These 'Classic' April Fools' Day Food Pranks Need To Stop

On April 1, your taste buds might experience some trauma. You've been warned.

Tomorrow is April 1, a day when brands have too much fun and your most annoying friend tries too hard to be funny. To these pranksters, we say: Have fun, but stay the hell away from our food.

Yes, I know some of you are going to say I should learn to take a joke, but some pranks are just an insult to the joy of food. They're not fun, they're not funny, and they amount to a lot of waste (or wasted meal potential). Here are some of the April Fools' Day antics we wish would be banished forever.

Swapping sugar for salt

Pouring out the sugar in a container and swapping in salt is not only a waste of the two best ingredients in your pantry, but it also wastes whatever food the imposter seasoning is sprinkled onto. The general aim of this prank is to ruin someone's morning coffee—and ruining such a sacred part of the day is downright cruel.

For many of us, that first cup of coffee in the morning sets the tone for the entire day. Throw some unexpected salt into my morning pick-me-up, and you're going to end up with a sour attitude from me all day long. The only way to make this an acceptable prank is if you are prepared, as the prankster, to buy or make the victim a backup coffee immediately afterward.

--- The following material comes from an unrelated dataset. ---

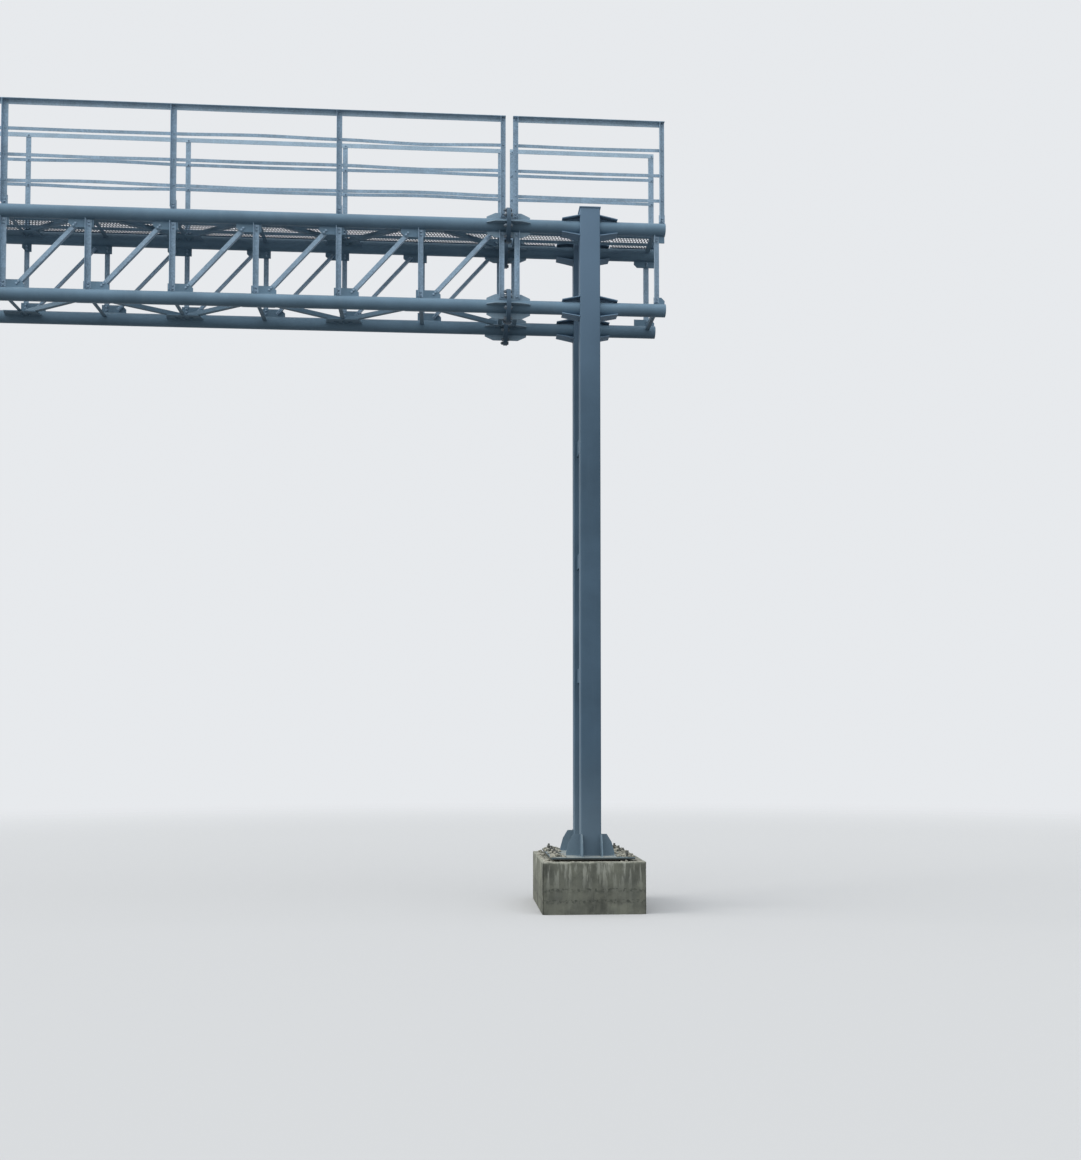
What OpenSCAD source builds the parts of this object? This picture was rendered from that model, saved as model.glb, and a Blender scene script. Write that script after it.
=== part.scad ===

It's only fair, right?

Serving inedible jelly beans

Jelly Belly, a jelly bean company that's supposed to exist to make children happy, has an entire game centered on the "fun" of potentially tasting a barf- or booger-flavored jelly bean instead of, say, green apple or pear. And sure, if you're playing BeanBoozled, then you've already surrendered to the possibility of ingesting something that tastes absolutely disgusting. However, these beans often end up in the hands of pranksters, meaning we must consider the worst case scenario. Some people have extremely sensitive gag reflexes, for example, and unexpectedly popping an "old bandage" flavored bean into their mouth could lead to a mess. As the perpetrator of the prank, are you willing to take that risk? If you are, then good luck—keep a mop nearby for the fallout.

Replacing sandwich cookie filling with toothpaste

When executing any prank, the beauty lies in the fact that it takes extra effort to do something so pointless. That said, replacing Oreo filling with toothpaste seems more like a waste of time than anything else.

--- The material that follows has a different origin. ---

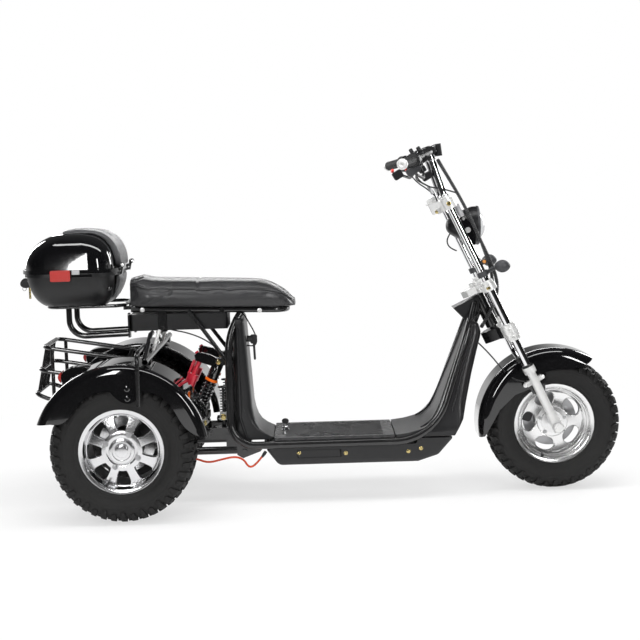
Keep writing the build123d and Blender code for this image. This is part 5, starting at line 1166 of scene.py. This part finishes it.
# ---------------------------------------------------------------- shocks
def build_shocks():
    """Rear shocks: eyes with bolts, a capped body with its ring, the lower cup, the rod and the block
    that carries the reservoir."""
    shock = Batch()
    black, ring, gold, silver, red = range(5)
    for side in (RIGHT, LEFT):
        top, low = np.array([-0.347, side * 0.09, 0.491]), np.array([-0.448, side * 0.09, 0.266])
        way, long = unit(low - top), np.linalg.norm(low - top)
        shock.turned(mm(0, 0, 12, 4, 15, 18, 18.5, 22.5, 19.2, 25, 19.2, 61, 18, 64, 15, 65.5, 0, 65.5), top,
            way, 44, black)
        for s in (0.032, 0.04, 0.048, 0.056):
            shock.turned([(0.0188, s - 0.0018), (0.0197, s), (0.0188, s + 0.0018)], top, way, 44, black, ring=True)
        shock.turned(mm(0, 65, 21.5, 65, 22.6, 66.2, 22.6, 72.2, 21.5, 73.5, 0, 73.5), top, way, 48, ring)
        shock.turned(mm(0, 70, 14, 70, 14, 150, 12.5, 152, 0, 152), top, way, 36, black)
        shock.turned(mm(0, 140, 6.5, 140, 6.5, 205, 0, 205), top, way, 28, silver)
        end = 0.8 * long
        cup = mm(0, 0, 20.5, 0, 21, 1, 21, 10.5, 17, 13, 11, 24) + (0, end)
        shock.turned(np.vstack([cup, [(0.0105, long), (0, long)]]), top, way, 44, black)
        for eye in (top, low):
            shock.turned(mm(0, -13.8, 12.2, -13.8, 13, -12.8, 13, 12.8, 12.2, 13.8, 0, 13.8), eye, Y, 36, black)
            for out in (RIGHT, LEFT):
                seat = eye + Y * out * 0.0194
                shock.turned(mm(0, 0, 10, 0, 10, 1.2, 0, 1.2), seat, Y * out, 28, silver)
                shock.turned(mm(0, 0, 8.8, 1, 8.6, 4, 6.8, 5.8, 4, 6, 3.6, 3.2, 0, 3.2), seat, Y * out, 28, gold)
        # linking block with its red adjuster
        outline = mm(-362, 474, -352, 503, -380, 517, -418, 526, -431, 517, -428, 498, -398, 486)
        shock.plate(outline, (0, side * 0.09 + 0.012, 0), X, Z, 0.024, 0.0025, black)
        shock.turned(mm(0, 0, 7, 0, 7, 9, 5.5, 11, 0, 11.2), (-0.418, side * 0.09, 0.519), (-0.55, 0, 0.83), 24, red)
    shock.piece("shock_bodies", [gloss_black, orange_metal, brass, chrome, red_metal], "frame", "shock_metal",
        ["shocks"], crease=38)


build_shocks()


# ---------------------------------------------------------------- frame fasteners
def build_frame_fittings():
    """Bolts, brackets and lamps' trim that sit on the frame, the rear fenders and the box carrier."""
    kit = Batch()
    silver, gold, black, pale = range(4)
    for side in (RIGHT, LEFT):
        out = Y * side
        for x, z in ((-0.623, 0.453), (-0.623, 0.421)):
            kit.bolt((x, side * 0.409, z), out, 0.011, 0.006, True, black)
        # bright stay from the cross tube up to the seat box
        kit.turned(mm(0, 0, 5.5, 0, 5.5, 94, 0, 94), (-0.572, side * 0.15, 0.524),
            unit(np.array([0.35, -0.15 * side, 1.0])), 18, silver)
        # floor tube ends and seat rail bolts
        kit.bolt((-0.14, side * 0.164, 0.205), out, 0.009, 0.005, True, black)
        kit.bolt((0.23, side * 0.164, 0.205), out, 0.009, 0.005, True, black)
        for x in (-0.6, -0.2):
            z = np.interp(x, [-0.645, -0.1], [0.681, 0.6625])
            kit.bolt((x, side * 0.117, z), out, 0.009, 0.005, True, silver)
        # bump springs: silver sleeves with brass heads
        kit.turned(mm(0, 0, 17.5, 0, 18, 1, 18, 4, 13, 5, 13, 27, 0, 27), (-0.337, side * 0.09, 0.289), Z, 32, silver)
        kit.turned(mm(0, 0, 17.5, 0, 17.5, 4, 0, 6), (-0.337, side * 0.09, 0.4), Z, 32, black)
        kit.bolt((-0.337, side * 0.1085, 0.3), out, 0.012, 0.006, True, gold)
        # hinge pins of the box lid
        kit.turned(mm(0, 0, 6, 0, 6, 2.5, 4, 4, 0, 4.5), (-0.66, side * 0.1245, 0.836), out, 24, silver)
        # moulded studs along the box base
        kit.turned(mm(0, 0, 7, 0, 7, 1.5, 5.5, 2.5, 0, 2.8), (-0.7, side * 0.174, 0.76), out, 20, black)
        for x, z in ((-0.08, 0.174), (0.081, 0.169), (0.296, 0.169), (0.339, 0.178)):
            kit.bolt((x, side * 0.1462, z), out, 0.008, 0.002, True, gold, "dome")
        kit.block((-0.01, side * 0.1458, 0.17), (0.15, 0.0022, 0.026), corner=0.012, edge=0.0008, finish=black)
        # reflector's pale end and the dark clip under it
        kit.block((-0.8065, side * 0.2035, 0.819), (0.026, 0.008, 0.014), corner=0.002, edge=0.001, finish=pale)
        kit.block((-0.786, side * 0.2025, 0.8075), (0.068, 0.009, 0.0105), corner=0.002, edge=0.001, finish=black)
    kit.piece("frame_fittings", [satin_alloy, brass, gloss_black, pale_plastic], "frame", "bare_aluminium", crease=36)


build_frame_fittings()


# ---------------------------------------------------------------- cables
RING_PITCH = 0.0062
harness_route = mm(426, -40, 1160, 448, -96, 1112, 507, -121, 1003, 560, -119, 880, 601, -96, 796, 624, -64,
    726, 614, -46, 655, 566, -38, 577, each=3)
branch_route = mm(566, -104, 868, 592, -94, 800, 604, -80, 735, 607, -66, 694, 612, -50, 662, each=3)
power_route = mm(-470, -150, 172, -434, -150, 166, -393, -150, 149, -345, -150, 160, -300, -150, 169, -270,
    -149, 158, -256, -148, 132, -240, -146, 130, -218, -143, 150, -197, -138, 176, each=3)
brake_route = mm(548, -46, 530, 575, -52, 503, 603, -60, 471, 630, -70, 436, 655, -86, 412, 672, -96.5, 398,
    700, -98, 392, 735, -100, 380, 752, -100, 355, 760, -98, 320, each=3)


def add_cables(name, body, count, radius, runs):
    """Plain black cables, one along each run, as one piece."""
    cables = Batch()
    for points in runs:
        cables.pipe(evenly(points, count), radius, 10)
    cables.piece(name, [cable_black], body, "cable_black", crease=60)


def build_cables():
    """Corrugated harness with its branch, the power lead, the bar's cables, the brake line and the
    frame's cables. Each follows a smooth line; the sleeve's rings are its radius rising and falling
    along that line."""
    sleeve = Batch()
    for route, count, length, radius, swell in (
        (harness_route, 620, 0.66, 0.0052, 0.0013), (branch_route, 230, 0.24, 0.005, 0.0012),
    ):
        line = evenly(route, count)
        wave = np.sin(np.linspace(0, length, count) * 2 * math.pi / RING_PITCH) * 2.0
        sleeve.pipe(line, radius + swell * np.clip(wave, -1, 1), 14, 0)
        # painted shade: a black core just under the mean radius shows in the troughs between the rings
        sleeve.pipe(line, radius - 0.0002, 12, 1)
    end = harness_route[-1]
    sleeve.turned(mm(0, -14, 6.4, -14, 6.6, -10, 6.6, -2, 4.5, 1, 0, 1), end, unit(end - harness_route[-2]), 20, 1)
    obj = sleeve.piece("harness_sleeve", [ribbed_grey, cable_black], None, "cable_black", ["bar_harness"], crease=60)
    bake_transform(obj)

    lead = Batch()
    lead.pipe(evenly(power_route, 160), 0.0035, 14, 0)
    for end, way in ((power_route[0], X), (power_route[-1], (-0.6, -0.1, -0.8))):
        lead.turned(mm(0, -6, 5.5, -6, 6, 4, 4.2, 18, 0, 18), end, way, 18, 1)
    lead.piece("power_lead", [orange_cable, cable_black], "frame", "red_cable", ["power_cable"], crease=50)

    add_cables("bar_cables", "steering", 90, 0.0024, [
        mm(340, -190, 1112, 338, -120, 1098, 374, -90, 1078, 402, -70, 1066, 432, -75, 1064, 486, -105, 1045, each=3),
        mm(335, -150, 1125, 352, -100, 1090, 392, -60, 1072, 416, -40, 1040, 432, -20, 990, each=3),
        mm(335, 150, 1125, 362, 110, 1085, 400, 75, 1060, 452, 100, 1010, 505, 118, 955, 556, 118, 860, 590, 95,
        790, each=3),
        mm(464, -30, 905, 453, -40, 890, 450, -70, 872, 460, -95, 857, 478, -105, 850, each=3),
    ])

    brake = Batch().pipe(evenly(brake_route, 90), 0.0025, 12)
    obj = brake.piece("brake_line", [cable_black], None, "cable_black", crease=60)
    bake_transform(obj)

    add_cables("frame_cables", "frame", 80, 0.0023, [
        mm(-520, -60, 606, -500, -90, 604, -455, -100, 596, -405, -105, 578, -362, -108, 550, -335, -100, 520,
        each=3),
        mm(-290, -40, 660, -262, -40, 655, -243, -40, 620, -224, -42, 585, -214, -46, 552, -226, -52, 534, -250,
        -55, 540, each=3),
        *([(-0.47, s * 0.15, 0.33), (-0.5, s * 0.165, 0.305), (-0.56, s * 0.172, 0.29), (-0.6, s * 0.172, 0.27)]
          for s in (RIGHT, LEFT)),
    ])


build_cables()

# ---------------------------------------------------------------- camera, floor and light
camera_data = bpy.data.cameras.new("Camera")
camera_data.lens = 75.89
camera_data.sensor_width = 36.0
camera = placed("Camera", camera_data)
pitch, yaw, roll = 0.1051, 0.0049, -0.0287
ahead = np.array([math.sin(yaw) * math.cos(pitch), math.cos(yaw) * math.cos(pitch), -math.sin(pitch)])
level = np.array([math.cos(yaw), -math.sin(yaw), 0.0])
upright = np.cross(level, ahead)
camera_x = math.cos(roll) * level + math.sin(roll) * upright
camera_y = -math.sin(roll) * level + math.cos(roll) * upright
camera.matrix_world = Matrix((
    (camera_x[0], camera_y[0], -ahead[0], -0.0172),
    (camera_x[1], camera_y[1], -ahead[1], -4.705),
    (camera_x[2], camera_y[2], -ahead[2], 1.1112),
    (0, 0, 0, 1),
))
scene.camera = camera

# pale floor: a disc that fades to the white of the backdrop, seen white beyond the shadow
turns, rings = 64, np.array([0.0, 0.8, 1.6, 2.3, 2.9])
angle = np.arange(turns) * 2 * math.pi / turns
floor_points = np.stack([
    rings[:, None] * np.cos(angle), rings[:, None] * np.sin(angle) + 0.15, np.zeros((len(rings), turns)),
], -1).reshape(-1, 3)
floor_mesh = bpy.data.meshes.new("floor")
floor_mesh.from_pydata(floor_points, [], grid_quads(len(rings), turns, False, True)[:, ::-1].tolist())
merged(floor_mesh, 1e-5)
floor = placed("floor", floor_mesh)
floor_finish, tree, shader, place = new_finish("Pale floor")
feed(shader, Base_Color=(0.8, 0.8, 0.8, 1), Roughness=0.9, Specular_IOR_Level=0.1)
fade = eased(node(tree, "VectorMath", operation="LENGTH", _0=place).outputs["Value"], 0.9, 2.3, 0.62, 1.0)
seen = node(tree, "LightPath").outputs
either = maths("MAXIMUM", seen["Is Camera Ray"], maths("MULTIPLY", seen["Is Glossy Ray"], 0.25))
white = node(tree, "Emission", Strength=1.0)
both = node(tree, "MixShader", _0=maths("MULTIPLY", either, fade), _1=shader.outputs[0], _2=white.outputs[0])
feed(tree.nodes["Material Output"], Surface=both.outputs[0])
floor_mesh.materials.append(floor_finish)

# white backdrop: glossy rays find it behind the vehicle and a dim room in front and above
world = bpy.data.worlds.new("Studio")
scene.world = world
world.use_nodes = True
tree = world.node_tree
split = node(tree, "SeparateXYZ", _0=node(tree, "TexCoord").outputs["Generated"]).outputs
studio = maths("MULTIPLY", eased(split["Z"], 0.02, 0.24, 0.62, 0.05), eased(split["Y"], -0.3, 0.45, 0.06, 1.0))
seen = node(tree, "LightPath").outputs
glossy = seen["Is Glossy Ray"]
ambient = maths("MULTIPLY", maths("SUBTRACT", 1.0, glossy), 0.3)
ambient = maths("ADD", ambient, maths("MULTIPLY", studio, glossy))
direct = maths("MAXIMUM", seen["Is Camera Ray"], seen["Is Transmission Ray"])
feed(tree.nodes["Background"], Color=(1, 1, 1, 1), Strength=maths("MAXIMUM", ambient, direct))


def softbox(label, place, target, size, power):
    """Rectangular soft light aimed at a point."""
    data = bpy.data.lights.new(label, "AREA")
    data.shape = "RECTANGLE"
    data.size, data.size_y = size
    data.energy = power
    made = placed(label, data)
    aim = (Vector(place) - Vector(target)).to_track_quat("Z", "Y").to_matrix().to_4x4()
    made.matrix_world = Matrix.Translation(Vector(place)) @ aim
    return made


fill = softbox("Overhead fill", (0.0, -0.6, 3.0), (0, 0, 0.4), (3.6, 1.5), 70)
fill.visible_glossy = False
softbox("Overhead strip", (0.1, -0.5, 2.9), (0, 0, 0.4), (3.0, 0.34), 22)
softbox("Window left", (-1.24, -3.3, 1.95), (-0.6, 0, 0.6), (0.3, 2.3), 40)
softbox("Window right", (2.0, -3.0, 1.8), (0.5, 0, 0.5), (0.34, 1.5), 34)
softbox("Back strip", (0.0, 2.6, 1.5), (0, 0, 0.6), (3.2, 0.22), 16)
softbox("Back left", (-2.6, 2.4, 1.7), (0, 0, 0.5), (0.6, 1.8), 34)
softbox("Back right", (2.6, 2.4, 1.7), (0, 0, 0.5), (0.6, 1.8), 34)

scene.view_settings.view_transform = "Standard"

To carry out this prank at the most expert level, making your efforts undetectable, requires a lot of work. First, you'd have to buy a pack of cookies and open them carefully enough to reseal them afterward, without the result looking as if it was previously opened. During all the time it takes to carefully scrape away the filling from each cookie, you might start to wonder what else you could be doing with all this free time, and why you chose to spend it deceiving your fellow snackers.

Beyond that, you have to make sure you purchase toothpaste that is purely white, and which also doesn't carry a strong minty scent lest you be found out immediately. You must then delicately spread the toothpaste onto the cookie in a uniform circle, sandwich the cookies back together without breaking them or spurting toothpaste out the sides, and repackage it all in a way that looks untampered with. Even if you manage to do all of that successfully, the person you are pranking will only need to take a single bite of one cookie to know what's up. They might even figure it out sooner, if you look at them too expectantly.

The payoff of this prank just isn't worth the effort you put into it, and likely wouldn't even garner the laughs you'd hope it would. But there is one hefty upside to this rather painstaking prank: destroying the evidence by eating all the delicious real Oreo filling you've scraped away.

The lesson here is: Don't commit April Fools' Day pranks, jerks. But if you do, be prepared to make good with a coffee or a non-compromised cookie afterward. And to the gullible among you, try to avoid any offers of free food or drink on April 1. You can never be too careful.